Short problem> Copy out each line that includes the word "scene".
═══ Source material ═══
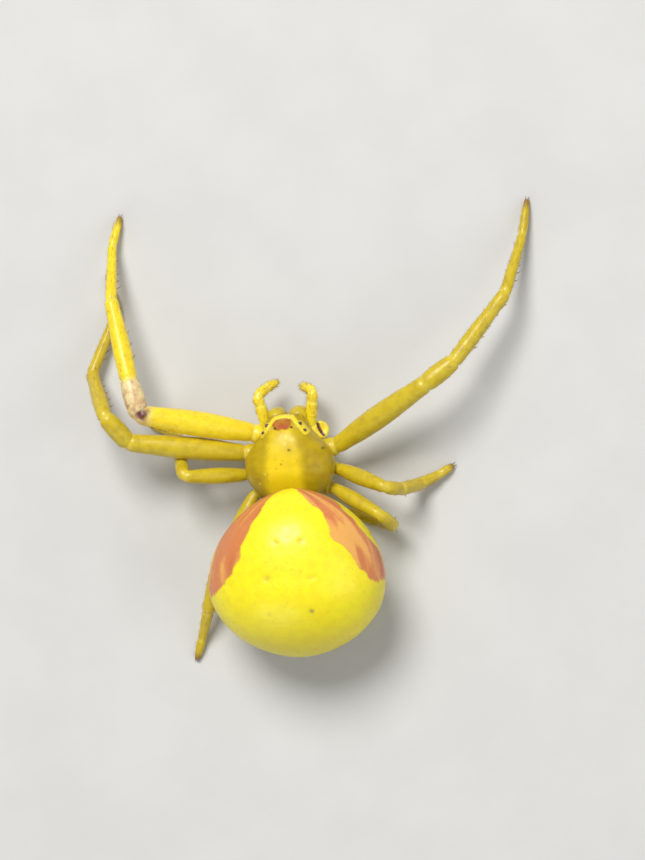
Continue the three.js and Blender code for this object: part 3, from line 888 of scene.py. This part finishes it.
def buildLeg(name):
    sideName, number = name.split("_")
    side, pair = sides[sideName], pairs[int(number) - 1]
    isLong, isScarred = int(number) < 3, name == "left_1"
    joints = legJoints(side, pair, pose[name])
    girths = legGirths(pair)
    seat = coxaStart(side, pair).lerp(joints[0], 0.2)
    centres, radii, joint, pieceOf = walk([seat] + joints, girths)
    centres = groundSkin(centres, radii)
    swept = sweep(centres, radii, 26)
    tip = [smooth(0.55, 1.0, t) * 0.85 if piece == 5 else 0.0 for piece, t in pieceOf]
    pale, stain = kneeMarks(joints[1], swept[0], pieceOf) if isScarred else (None, None)
    # Painted light: the left first leg takes the lit copy of the leg skin, and the others take the shaded one.
    skin = "paintedLitLegs" if isScarred else "legs"
    piece = limbPiece(f"leg_{name}_skin", swept, skin, joint=joint, tip=tip, stain=stain, pale=pale)
    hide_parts(*[f"leg_{name}_{part}" for part in ("coxa", "femur", "patella", "tibia", "foot")])

    rng = random.Random(f"{name} leg")
    fine = Hairs()
    legHairs(fine, centres, radii, pieceOf, rng, legHair["front" if isLong else "rear"], legHair["longest"])
    fine.finish(f"leg_{name}_hairs", skins["hair"])
    stout = Hairs()
    legSpines(stout, joints[2], joints[3], girths[3][2], rng, 5 if isLong else 2)
    if isLong:
        legSpines(stout, joints[3], joints[4], girths[4][2], rng, 6)
    stout.finish(f"leg_{name}_spines", skins["spine"])
    grip = Hairs()
    claws(grip, centres[-1], (centres[-1] - centres[-2]).normalized())
    grip.finish(f"leg_{name}_claws", skins["dark"])


for name in pose:
    buildLeg(name)
print("legs made")


stump = {
    "share": 0.8, "upward": 0.75, "slit": (-0.27, 0.59, -0.04), "slitLength": 0.36, "slitWidth": 0.085,
    "radius": 0.355, "fullness": [(0, 0.95), (0.5, 1.04), (0.9, 1.0), (1, 0.95)],
}


# The healed end of the stump: a raised rim, a slit and fine folds beside it.
def capRelief(shrink, lengthwise, sideways):
    slit = bump(sideways, stump["slitWidth"]) * smooth(stump["slitLength"], 0.24, abs(lengthwise))
    folds = 0.03 * grainy((sideways * 9, lengthwise * 3, 0), 1.0, 5)
    return bump(shrink - 0.72, 0.2), slit, folds


# The coxa of the shed leg. Its rings turn gradually to face up and out, and close in a puckered rim.
def buildStump():
    pair = pairs[0]
    start, end = coxaStart(-1, pair), rootOf(-1, pair)
    way = (end - start).normalized()
    facing = (way + Vector((0, 0, stump["upward"]))).normalized()
    middle = start.lerp(end, stump["share"])
    side = way.cross(Vector((0, 0, 1))).normalized()
    other = way.cross(side)
    along = Vector(stump["slit"]).normalized()
    aside = facing.cross(along)
    around, rings, capRings = 72, 28, 22
    verts, stain, rim = [], [], []
    for i in range(rings + capRings):
        onTube = i < rings
        s = i / (rings - 1) if onTube else 1
        shrink = 1 if onTube else 1 - (i - rings + 1) / (capRings + 1)
        turn = smooth(0.3, 1, s)
        normal = (way * (1 - turn) + facing * turn).normalized()
        radius = stump["radius"] * curveAt(stump["fullness"], s)
        for k in range(around):
            a = 2 * math.pi * k / around
            out = (side * math.cos(a) + other * math.sin(a)) * radius
            out -= way * (out.dot(normal) / way.dot(normal))
            d = out * shrink
            edge, slit, folds = (0, 0, 0) if onTube else capRelief(shrink, d.dot(along), d.dot(aside))
            verts.append(start.lerp(middle, s) + d + facing * (0.04 * edge - 0.1 * slit + folds))
            stain.append(0.97 * smooth(0.25, 0.7, slit))
            rim.append(edge if not onTube else 0.5 * smooth(0.85, 1, s))
    verts += [start - way * 0.05, middle - facing * 0.1]
    tail, head = len(verts) - 2, len(verts) - 1
    stain += [0, 0.97]
    rim += [0, 0]
    faces = [(tail, (k + 1) % around, k) for k in range(around)]
    for i in range(rings + capRings - 1):
        faces += strip(i * around, (i + 1) * around, around)
    last = (rings + capRings - 1) * around
    faces += [(head, last + k, last + (k + 1) % around) for k in range(around)]
    swept = (verts, faces, range(len(verts)))
    # The stump takes the painted-lit copy of the leg skin.
    piece = limbPiece("leg_right_1_stump_skin", swept, "paintedLitLegs", joint=rim, stain=stain)
    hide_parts("leg_right_1_coxa_stump")


buildStump()


jaw = {
    "out": 0.45, "narrowing": 0.86, "top": (-3.2, 2.05), "bottom": (-3.28, 0.85),
    "girths": [0.3, 0.36, 0.42, 0.41, 0.36, 0.27], "inside": 0.98, "clearOfMiddle": 0.045,
}
fang = {"below": 0.24, "end": (0.07, -3.0, 0.56), "radius": 0.1, "bow": 0.09}
maxilla = {"root": (0.46, -2.66, 1.2), "end": (0.24, -2.98, 1.02), "radius": 0.2}
feeler = {
    "root": (0.82, -2.84, 1.5), "knee": (1.08, -4.16, 1.85), "tuck": 0.05, "hairs": 260, "longestHair": 0.15,
    "tips": {"left": (0.34, -4.66, 1.2), "right": (0.5, -4.42, 1.0)},
    "girths": [[0.23, 0.23, 0.21], [0.2, 0.21, 0.195], [0.185, 0.2, 0.185], [0.175, 0.185, 0.155, 0.09]],
}


def at(sideName, x, y, z):
    return Vector((sides[sideName] * x, y, z))


def buildJaw(sideName):
    side, shares = sides[sideName], steps(31)
    top = at(sideName, jaw["out"], *jaw["top"])
    bottom = at(sideName, jaw["out"] * jaw["narrowing"], *jaw["bottom"])
    centres = [top.lerp(bottom, share) + Vector((0, -0.03 * math.sin(math.pi * share), 0)) for share in shares]
    stations = list(zip(steps(len(jaw["girths"])), jaw["girths"]))
    roundTop = [math.sqrt(1 - 0.9 * (1 - min(1, share * 5)) ** 2) for share in shares]
    radii = [curveAt(stations, share) * jaw["inside"] * full for share, full in zip(shares, roundTop)]
    verts, faces, ringOf = sweep(centres, radii, 36)
    inner = jaw["clearOfMiddle"]
    verts = [Vector((v.x if side * v.x > inner else side * inner, v.y, v.z)) for v in verts]
    tip = [0.5 * smooth(0.75, 1, share) for share in shares]
    piece = limbPiece(f"chelicera_{sideName}_skin", (verts, faces, ringOf), tip=tip)
    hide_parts(f"chelicera_{sideName}")


def buildFang(sideName):
    start = at(sideName, jaw["out"] * jaw["narrowing"], jaw["bottom"][0], jaw["bottom"][1] - fang["below"])
    end = at(sideName, *fang["end"])
    shares = steps(13)
    bow = [Vector((0, 0, fang["bow"] * math.sin(math.pi * share))) for share in shares]
    hook = [start.lerp(end, share) - sag for share, sag in zip(shares, bow)]
    radii = [fang["radius"] * (1 - share * 8 / 9) + 0.01 for share in shares]
    verts, faces, _ = sweep(hook, radii, 14)
    piece = makePiece(f"fang_{sideName}_skin", verts, faces, skins["dark"])
    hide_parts(f"fang_{sideName}")


def buildMaxilla(sideName):
    root, end = at(sideName, *maxilla["root"]), at(sideName, *maxilla["end"])
    shares = steps(13)
    lobe = [root.lerp(end, share) for share in shares]
    radii = [maxilla["radius"] * fullness(0.12 + 0.8 * share, 0.5, 0.35) for share in shares]
    piece = limbPiece(f"maxilla_{sideName}_skin", sweep(lobe, radii, 20))
    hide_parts(f"maxilla_{sideName}")


def buildPalp(sideName):
    root, knee = at(sideName, *feeler["root"]), at(sideName, *feeler["knee"])
    end = at(sideName, *feeler["tips"][sideName])
    shin = knee.lerp(end, 0.5) + at(sideName, 0.03, -0.03, 0.03)
    points = [root, root.lerp(knee, 0.72), knee, shin, end]
    centres, radii, joint, pieceOf = walk(points, feeler["girths"], 0.04, feeler["tuck"], 0.2)
    tip = [0.5 * smooth(0.75, 1, t) if piece == 3 else 0.0 for piece, t in pieceOf]
    # The palp takes the painted-lit copy of the leg skin.
    piece = limbPiece(f"palp_{sideName}_skin", sweep(centres, radii, 22), "paintedLitLegs", joint=joint, tip=tip)
    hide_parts(f"palp_{sideName}_base", f"palp_{sideName}_tip")
    hairs = Hairs()
    rng = random.Random(f"{sideName} palp")
    allFine = [(3, 0)] * len(centres)  # every hair as long as on the end of a leg
    legHairs(hairs, centres, radii, allFine, rng, feeler["hairs"], feeler["longestHair"])
    hairs.finish(f"palp_{sideName}_hairs", skins["hair"])


for sideName in sides:
    buildJaw(sideName)
    buildFang(sideName)
    buildMaxilla(sideName)
    buildPalp(sideName)
print("mouthparts made")


# Each lens sits where the frame's own eye sits.
def buildEyes():
    for row in ("front_middle", "front_side", "rear_middle", "rear_side"):
        for sideName in sides:
            low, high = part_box(f"eye_{row}_{sideName}")
            centre, radius = ((low + high) / 2 - waist) / mm, (high.z - low.z) / 2 / mm * 0.98

            def shape(t, across, up):
                width = 2 * math.sqrt(t * (1 - t))
                return centre + Vector((width * across, 2 * t - 1, width * up)) * radius

            verts, faces = moulded(28, 18, shape)
            piece = makePiece(f"eye_{row}_{sideName}_lens", verts, faces, skins["eye"])
            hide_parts(f"eye_{row}_{sideName}")


buildEyes()


pedicel = {"front": (0, -0.45, 1.65), "rear": (0, 0.6, 2.0), "radius": 0.25}
# The cones are given by how far they stand out, their place along the stalk, radius and length.
spinning = {
    "front": (4.85, 1.02), "rear": (5.3, 1.3), "radius": 0.385,
    "cones": [(0.22, 0.1, 0.19, 0.5), (0.2, 0.85, 0.16, 0.46)],
}


def buildPedicel():
    front, rear = Vector(pedicel["front"]), Vector(pedicel["rear"])
    centres = [front.lerp(rear, share) for share in steps(15)]
    piece = limbPiece("pedicel_skin", sweep(centres, [pedicel["radius"]] * len(centres), 24))
    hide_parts("pedicel")


def buildSpinnerets():
    root, end = (Vector((abdomenForm["shift"], *spinning[where])) for where in ("front", "rear"))
    stalk = [root.lerp(end, share) for share in steps(11)]
    radii = [spinning["radius"] * fullness(0.1 + 0.8 * share, 0.5, 0.3) for share in steps(11)]
    made = [sweep(stalk, radii, 28)]
    for out, seat, radius, length in spinning["cones"]:
        for side in (-1, 1):
            base = root.lerp(end, seat) + Vector((side * out, 0, -0.1))
            far = base + Vector((side * 0.05, length * 0.7, -length * 0.7))
            cone = [base.lerp(far, share) for share in steps(13)]
            taper = [1 - 0.4 * share - 0.06 * bump(share - 0.62, 0.08) for share in steps(13)]
            made.append(sweep(cone, [radius * part for part in taper], 20))
    verts, faces = [], []
    for partVerts, partFaces, _ in made:
        faces += [tuple(k + len(verts) for k in face) for face in partFaces]
        verts += partVerts
    tip = [0.35 * smooth(0.8, 0.55, v.z) for v in verts]
    piece = limbPiece("spinnerets_skin", (verts, faces, range(len(verts))), tip=tip)
    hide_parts("spinnerets")
    print("waist and spinnerets made")


buildPedicel()
buildSpinnerets()


# Position in metres, height aimed at, diameter, watts and colour.
lamps = {
    "key": ((0.03, -0.15, 0.24), 0, 0.13, 0.78, (1, 0.99, 0.97)),
    "fill": ((-0.2, 0.06, 0.16), 0, 0.2, 0.16, (0.95, 0.98, 1)),
    "rear": ((0.1, 0.22, 0.12), 0.002, 0.16, 0.13, (1, 1, 1)),
}
studio = {"colour": (0.9, 0.94, 1.0, 1), "strength": 0.29}
floorHalf = 0.6
shot = {"tilt": 9, "roll": 4.5, "distance": 110, "perMm": 26.3, "across": 645, "target": (-1.363, -2.665, 2.0)}


def buildStage():
    mesh = bpy.data.meshes.new("floor")
    corners = [(x * floorHalf, y * floorHalf, 0) for x, y in ((-1, -1), (1, -1), (1, 1), (-1, 1))]
    mesh.from_pydata(corners, [], [(0, 1, 2, 3)])
    floor = bpy.data.objects.new("floor", mesh)
    bpy.context.collection.objects.link(floor)
    material, tree, shader = newMaterial("floorPaper", 0.85)
    paper = addNode(tree, "ShaderNodeTexNoise", Scale=300, Detail=3)
    where = tree.nodes.new("ShaderNodeTexCoord")
    tree.links.new(where.outputs["Object"], paper.inputs["Vector"])
    tone = mixColour(tree, ramp(tree, paper.outputs[0], 0.3, 0.7), (0.63, 0.62, 0.60), (0.605, 0.595, 0.575))
    tree.links.new(tone, shader.inputs["Base Color"])
    mesh.materials.append(material)


def buildLights():
    for name, (position, aim, size, power, colour) in lamps.items():
        data = bpy.data.lights.new(name, "AREA")
        data.shape = "DISK"
        data.size = size
        data.energy = power
        data.color = colour
        light = bpy.data.objects.new(name, data)
        light.location = position
        light.rotation_euler = (Vector((0, 0, aim)) - Vector(position)).to_track_quat("-Z", "Y").to_euler()
        bpy.context.collection.objects.link(light)
    world = bpy.data.worlds.new("studio")
    world.use_nodes = True
    background = world.node_tree.nodes["Background"]
    background.inputs["Color"].default_value = studio["colour"]
    background.inputs["Strength"].default_value = studio["strength"]
    bpy.context.scene.world = world
    bpy.context.scene.view_settings.view_transform = "Standard"


# Nearly straight down, from a little to the animal's right, with the body's line turned a little in the frame.
def buildCamera():
    tilt, roll = math.radians(shot["tilt"]), math.radians(shot["roll"])
    back = Vector((-math.sin(tilt), 0, math.cos(tilt)))
    level = back.cross(Vector((0, 1, 0))).normalized()
    right = level * math.cos(roll) - Vector((0, -1, 0)) * math.sin(roll)
    turn = Matrix((right, back.cross(right), back)).transposed().to_4x4()
    eye = place(Vector(shot["target"]) + back * shot["distance"])
    camera = bpy.data.objects.new("camera", bpy.data.cameras.new("camera"))
    camera.matrix_world = Matrix.Translation(eye) @ turn
    camera.data.sensor_fit = "HORIZONTAL"
    camera.data.sensor_width = 36
    camera.data.lens = 36 * shot["distance"] * shot["perMm"] / shot["across"]
    camera.data.clip_start = 0.001
    camera.data.clip_end = 10
    bpy.context.collection.objects.link(camera)
    bpy.context.scene.camera = camera


buildStage()
buildLights()
buildCamera()
print("stage, lights and camera made")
═══
Finished task>
Continue the three.js and Blender code for this object: part 3, from line 888 of scene.py. This part finishes it.
    bpy.context.scene.world = world
    bpy.context.scene.view_settings.view_transform = "Standard"
    bpy.context.scene.camera = camera